Meskipun Morkes pada Pilkada 2010 dikalahkan oleh wakilnya, Henrikus, namun praktik patronase tetap berlangsung dalam konfigurasi baru. Anak Henrikus misalnya menjadi Pejabat Unit Pengadaan Barang dan jasa di Dinas Pekerjaan Umum, termasuk menempatkan para kerabatnya dalam tender proyek pemerintah.

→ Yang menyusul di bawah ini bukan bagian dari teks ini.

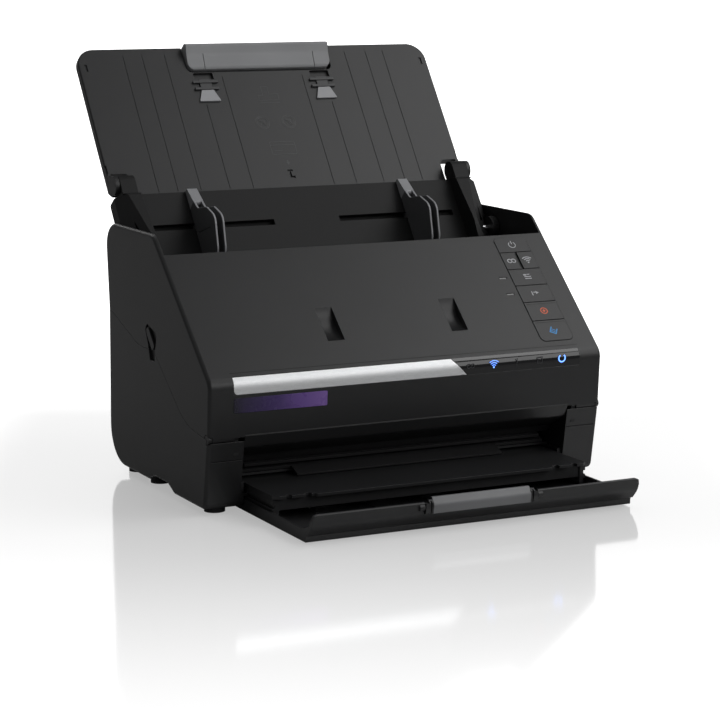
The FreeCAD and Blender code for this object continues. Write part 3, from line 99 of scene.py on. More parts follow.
def objectNoise(nodes, links, scale, detail, roughness=0.55, stretch=(1, 1, 1)):
    coords = nodes.new("ShaderNodeTexCoord")
    mapping = nodes.new("ShaderNodeMapping")
    mapping.inputs["Scale"].default_value = stretch
    noise = nodes.new("ShaderNodeTexNoise")
    noise.inputs["Scale"].default_value = scale
    noise.inputs["Detail"].default_value = detail
    noise.inputs["Roughness"].default_value = roughness
    links.new(coords.outputs["Object"], mapping.inputs["Vector"])
    links.new(mapping.outputs["Vector"], noise.inputs["Vector"])
    return noise.outputs["Fac"]


def mathNode(nodes, links, operation, first, second=None, third=None):
    node = nodes.new("ShaderNodeMath")
    node.operation = operation
    for socket, value in zip(node.inputs, (first, second, third)):
        if value is None:
            continue
        if isinstance(value, float):
            socket.default_value = value
        else:
            links.new(value, socket)
    return node.outputs[0]


def shade(colour, factor):
    return tuple(min(1.0, part * factor) for part in colour)


def shades(colour, factors):
    return [shade(colour, factor) for factor in factors]


def colourFrom(nodes, links, source, shader, low, high):
    # base colour that wanders between two tones
    blend = nodes.new("ShaderNodeValToRGB")
    for element, position, colour in zip(blend.color_ramp.elements, rampEnds, (low, high)):
        element.position = position
        element.color = (*colour, 1)
    links.new(source, blend.inputs["Fac"])
    links.new(blend.outputs["Color"], shader.inputs["Base Color"])
    return blend.outputs["Color"]


def roughnessFrom(nodes, links, source, shader, low, high):
    rough = nodes.new("ShaderNodeMapRange")
    rough.inputs["To Min"].default_value = low
    rough.inputs["To Max"].default_value = high
    links.new(source, rough.inputs["Value"])
    links.new(rough.outputs["Result"], shader.inputs["Roughness"])


def reliefFrom(nodes, links, source, shader, strength, depth, edge):
    # fine bump over softened edges; depth and edge are in mm
    bump = nodes.new("ShaderNodeBump")
    bump.inputs["Strength"].default_value = strength
    bump.inputs["Distance"].default_value = depth * mm
    links.new(source, bump.inputs["Height"])
    if edge > 0:
        bevel = nodes.new("ShaderNodeBevel")
        bevel.samples = bevelSamples
        bevel.inputs["Radius"].default_value = edge * mm
        links.new(bevel.outputs["Normal"], bump.inputs["Normal"])
    links.new(bump.outputs["Normal"], shader.inputs["Normal"])


# Moulded plastic: fine spark-eroded grain over faint flow clouds
plastic = {
    "clouds": 9.0, "cloudTones": (0.88, 1.12),
    "spread": 0.06,          # roughness to either side of its middle
    "depth": 0.06,
}


def moulded(name, colour, roughness, grain, grainScale, edge, specular=0.5):
    material, nodes, links, shader = newMaterial(name)
    cloud = objectNoise(nodes, links, plastic["clouds"], 3.0)
    colourFrom(nodes, links, cloud, shader, *shades(colour, plastic["cloudTones"]))
    fine = objectNoise(nodes, links, grainScale, 2.0, 0.6)
    spread = plastic["spread"]
    roughnessFrom(nodes, links, fine, shader, roughness - spread, roughness + spread)
    reliefFrom(nodes, links, fine, shader, grain, plastic["depth"], edge)
    shader.inputs["Specular IOR Level"].default_value = specular
    return material


# Rolled, turned or brushed metal: streaks along one axis
sheetMetal = {
    "tones": (0.82, 1.12),
    "spread": 0.08,
    "relief": 0.12, "depth": 0.04,
}


def metal(name, colour, roughness, brush, scale, edge=0.2, metallic=1.0):
    material, nodes, links, shader = newMaterial(name)
    shader.inputs["Metallic"].default_value = metallic
    streak = objectNoise(nodes, links, scale, 5.0, 0.7, brush)
    colourFrom(nodes, links, streak, shader, *shades(colour, sheetMetal["tones"]))
    spread = sheetMetal["spread"]
    roughnessFrom(nodes, links, streak, shader, roughness - spread, roughness + spread)
    reliefFrom(nodes, links, streak, shader, sheetMetal["relief"], sheetMetal["depth"], edge)
    return material


# Black window of the status strip, with the faintest ripple
windowLook = {
    "colour": (0.005, 0.005, 0.006), "tones": (0.9, 1.1), "roughness": 0.08,
    "ripple": 40.0, "relief": 0.02, "depth": 0.2, "edge": 0.3,
    "coat": 0.4, "coatRoughness": 0.04,
}


def windowMaterial():
    material, nodes, links, shader = newMaterial("blackWindow")
    ripple = objectNoise(nodes, links, windowLook["ripple"], 2.0)
    colourFrom(nodes, links, ripple, shader, *shades(windowLook["colour"], windowLook["tones"]))
    shader.inputs["Roughness"].default_value = windowLook["roughness"]
    reliefFrom(nodes, links, ripple, shader, windowLook["relief"], windowLook["depth"], windowLook["edge"])
    shader.inputs["Coat Weight"].default_value = windowLook["coat"]
    shader.inputs["Coat Roughness"].default_value = windowLook["coatRoughness"]
    return material


# Lit lamp symbols
lampLook = {
    "colour": (0.12, 0.28, 1.0), "tones": (0.85, 1.1),
    "speck": 900.0, "strength": 2.6, "roughness": 0.4,
}


def lampMaterial():
    material, nodes, links, shader = newMaterial("blueLamp")
    speck = objectNoise(nodes, links, lampLook["speck"], 2.0)
    tone = colourFrom(nodes, links, speck, shader, *shades(lampLook["colour"], lampLook["tones"]))
    links.new(tone, shader.inputs["Emission Color"])
    shader.inputs["Emission Strength"].default_value = lampLook["strength"]
    shader.inputs["Roughness"].default_value = lampLook["roughness"]
    return material


# Glass over the two scanning sensors
sensorGlass = {
    "tint": (0.62, 0.72, 0.72), "clear": 0.85, "index": 1.5,
    "dust": 300.0, "haze": (0.02, 0.08),
}


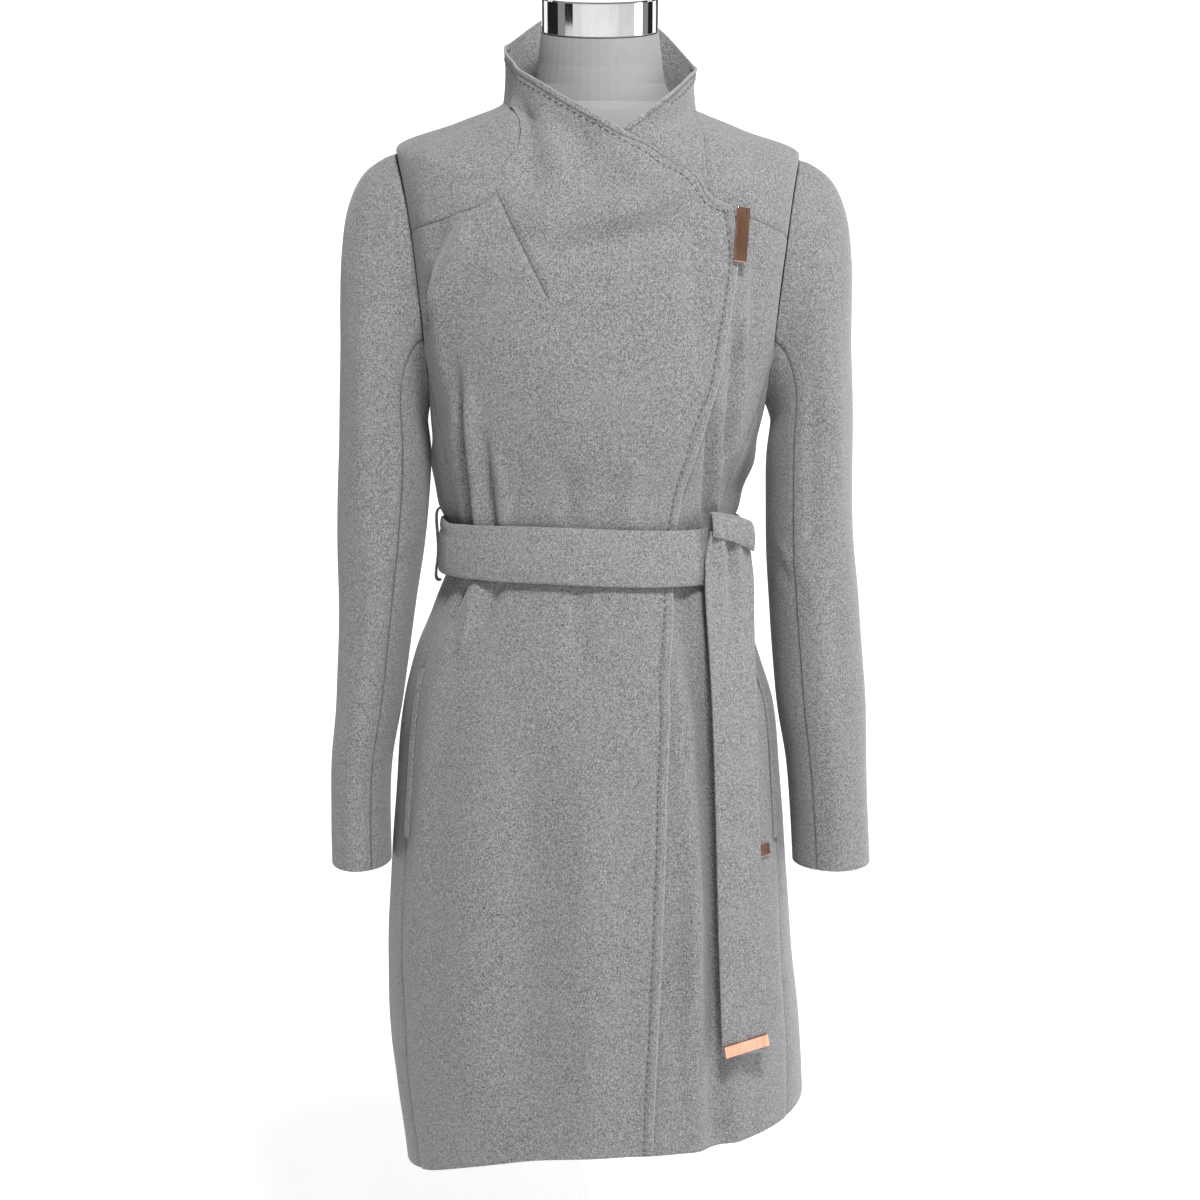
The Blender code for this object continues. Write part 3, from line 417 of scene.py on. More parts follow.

Perlu Peninjauan Ulang Terhadap Ijin yang Dikeluarkan
Dalam penelitian ini, ICW menyerukan agar Pemerintah segera melakukan peninjauan ulang kepada ijin yang telah dikeluarkan, terutama yang diduga menyalahi prosedur, tumpang tindih dan dengan tetap mempertimbangkan dampak sosial dan ekologi. Demikian pula memastikan tidak terjadi konflik kepentingan untuk mencegah konsesi diberikan kepada keluarga atau kroni yagn tidak memiliki kapasitas dalam mengelola perkebunan dan pertambangan.
Terkait dengan aturan yang ada yaitu PP no 10/2010 juncto PP no 60/2012 tentang alih fungsi kawasan hutan, ICW mendesak agar terdapat aturan yang mengatur tentang biaya, karena selama ini belum diatur soal besaran biaya ini yang akhirnya justru menjadi sumber dari praktik korupsi.
Citation: Menguras Bumi, Merebut Kursi: Patronase Politik-Bisnis Alih Fungsi Lahan: Studi Kasus dan Rekomendasi Kebijakan. Indonesia Corruption Watch. Desember 2013.